How a CSO differs from a VP of sales
Perhaps you already have a vice president of sales or a director of sales or simply a sales manager; titles are just titles, right? Not necessarily. The CSO represents the sales team at a level where decisions for the future are being made. The CSO isn't just overseeing a sales team and managing existing sales activity; that is tactical. The CSO is a more of a strategist.
The CSO, or any C-level executive for that matter, focuses on planning for the long-term future. A vice president generally thinks in shorter timeframes. For instance, if the CEO is thinking three years out (as most are), the C-levels reporting to the CEO need to be thinking two years out. In that scenario, the VP level needs to be thinking one year out, the sales management team thinking one quarter and salespeople thinking one month.
The C-level exec invests their time in learning and evaluating what new processes and technologies are coming that will impact their business. VPs focus their time and talents on what current capabilities are viable for making more immediate improvements in sales activities and management.
While the VP is sometimes brought in to address pressing customer and market issues, C-levels are rarely involved in day-to-day activities. The vice president of sales is likely to know the details of significant pending sales, but the CSO is uninvolved with them. How can that be, you might ask in astonishment? After all, building relationships has been a cornerstone of your sales process for many, many years. How could your chief sales officer not be involved with an important pending sale?
First of all, you have to recognize that all selling is relationship selling. Companies don’t do business with companies; people do business with people. That said, the CSO can play a pivotal role in helping your sales people become easier and more pleasant to do business with.

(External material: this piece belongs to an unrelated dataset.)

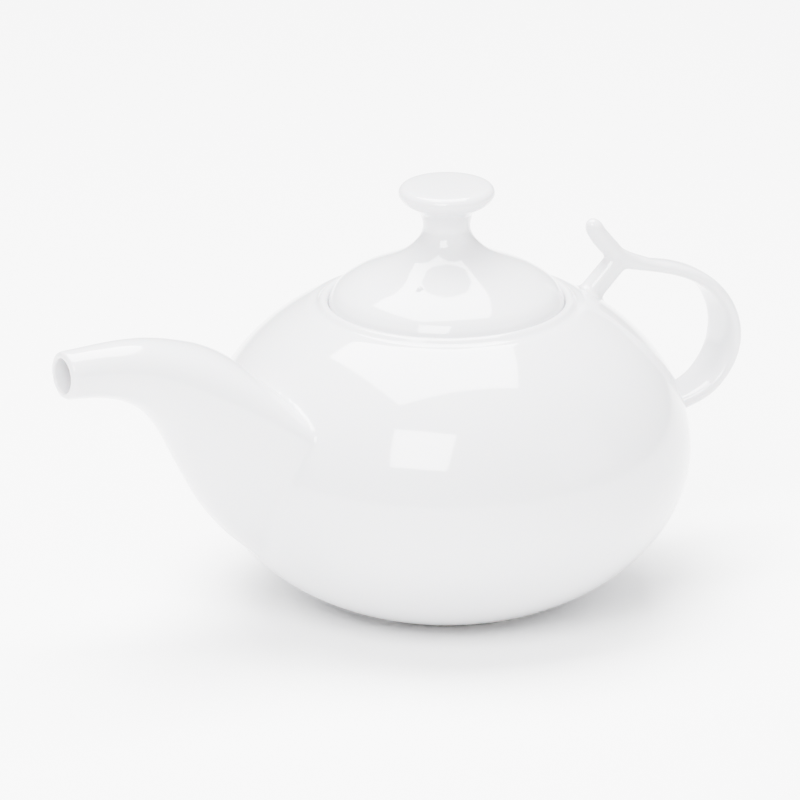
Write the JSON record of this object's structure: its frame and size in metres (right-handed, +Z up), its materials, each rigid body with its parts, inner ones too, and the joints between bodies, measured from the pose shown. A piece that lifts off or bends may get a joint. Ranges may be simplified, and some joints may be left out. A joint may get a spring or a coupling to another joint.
{
  "type": "porcelain teapot",
  "caption": "Round porcelain teapot with a wide-rooted spout, an open loop handle with thumb rest, and a loose domed lid with a mushroom knob.",
  "frame": {"origin": "in the plane of the foot, midway between the spout's tip and the back of the handle", "axes": "+Z up along the pot's axis, spout towards -X, handle towards +X"},
  "size_m": [0.27, 0.1712, 0.1511],
  "materials": {
    "porcelain": "clear gloss glaze over white porcelain",
    "biscuit": "unglazed, finely ground foot"
  },
  "bodies": {
    "pot": {"body_shell": "porcelain", "foot_ring": "biscuit", "rim_ring": "porcelain", "spout": "porcelain", "handle_post": "porcelain", "handle_strap": "porcelain", "thumb_rest": "porcelain"},
    "lid": {"lid_dome": "porcelain", "lid_collar": "porcelain", "lid_knob": "porcelain"}
  },
  "joints": [
    {"name": "lid_lift", "type": "slide", "parent": "pot", "child": "lid", "axis": [0, 0, 1], "range_m": [0, 0.06]}
  ]
}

An example of this occurred when a CSO found a new tablet-based technology that reduced a portion of their sales cycle from three weeks to three minutes. Think about that; three weeks to three minutes. About 40% of this company's sales were in disaster recovery. When they approached a prospect that had lost 20% of their capacity and offered to have them up and running again three weeks earlier than any other vendor, who did the prospect choose? Did the prospect make their buying decision on price? Of course not.
You could do the same thing in your sales process. Can your CSO help identify tools and develop processes to speed up your estimating/proposal time, for example? That's a good question to explore.
Another good question to explore is: Would I really need a CSO on my team to accomplish something like this? To answer that question, you need to answer a few more questions:
- Would you or your VP of sales have the time to thoroughly investigate the new technology and/or necessary process improvements? If not, a CSO could come in really handy.
- If a sizable investment in new tools or technology would be required, would the company owner or CEO have to make the final decision? If so, it might make sense to have someone from sales at the C-level, i.e. a CSO, to assist the CEO in the research and vetting process.
- Will some serious, time-consuming negotiating have to take place with a vendor, for instance, in order to make the change? If so, a VP of sales or sales manager might not have the time to do it because they are too busy managing the ongoing sales activity.
How a typical CSO might spend their day
Anytime company owners add salaries to their G+A budgets, they should do so with caution. You should always have a well-defined job description and set of expectations for your new salaried employees, including a CSO. Here's a quick rundown of how the typical CSO might spend their day.
- Evaluating new processes including Lean/Kaizen/Six Sigma for sales and discussing them with the other C-levels, beginning with the chief operating officer
- Evaluating new technologies for planning and executing sales activities and discussing them with the other C-levels, beginning with the chief technology officer
- Evaluating the applicability of new compensation concepts and discussing them with the other C-levels, beginning with the chief financial officer
Criteria to consider when hiring a CSO
Hire for tomorrow, not today. Find someone who is comfortable with the changes that are happening in your market and industry, and with technology and management processes.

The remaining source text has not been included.